Selbstverständlich habe ich auch Songs von Schülern in mein Solo-Repertoire gepackt und es macht Freude, bei einem Auftritt auch die jüngere Generation zu bedienen. Es versteht sich natürlich von selbst, dass Songs im Bereich des Techno und dessen verwandten Stilen, sich eher weniger für den Gitarrenunterricht eignen.

Ich musste jetzt gerade schmunzeln, da ich ca. 1979 in Basel zu einem wirklich älteren Herrn in den Unterricht ging. Er hiess Paul Geiser (fand nix mehr im Internet, schade) und er war Fan von Django Reinhardt dem weltbesten Swing Gitarristen der 30er und 40er Jahre.

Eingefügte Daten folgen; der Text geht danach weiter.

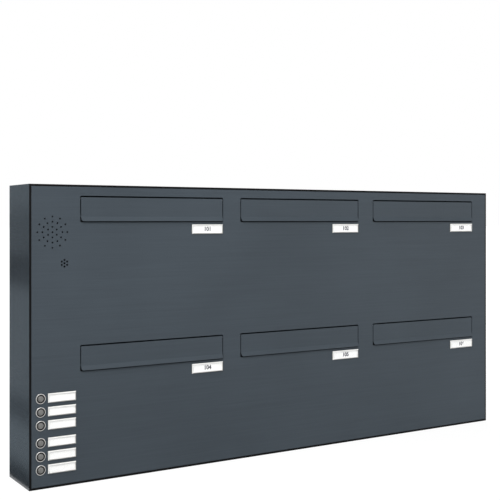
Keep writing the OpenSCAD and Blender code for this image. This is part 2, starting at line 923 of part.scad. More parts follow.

Er hatte auch ein Oberlippenbärtchen und er lernte mir all die Jazz-Akkorde, die ich anfangs nicht wissen wollte, aber zu denen ich im Laufe der Zeit eine gewisse Liebe entwickelte. Er zeigte mir Songs wie «Nuages», «Stompin at the Savoy», «Just a Gigolo» und viele andere. Klar gefielen mir die Stones und die Beatles aber ich liess mich darauf ein und während er im Django-Style solierte begleitete ich ihn und das Ganze tönte nach Musik. Unsere Session wurde gelegentlich vom Klingeln der Ladentür unterbrochen, denn er hielt den Unterricht im Nebenraum des Ladens, der mit einem Vorhang getrennt war, ab. Irgendwie Old-School, aber es hatte seinen Charm. Ich fuhr mit meiner Partnerin letztes Jahr nach Basel und fand heraus, wo sich in etwa der Laden befand. Ich arbeitete damals dort auch in der Nähe (Voltaplatz). Obwohl wir heute alles haben in Punkto Medien, also Apps, Youtube -zig Tutorials etc., war die Beschränkung auf das Wesentliche in der damaligen Zeit auch ein wichtiger Faktor, um besser zu werden. Paradox aber wahr.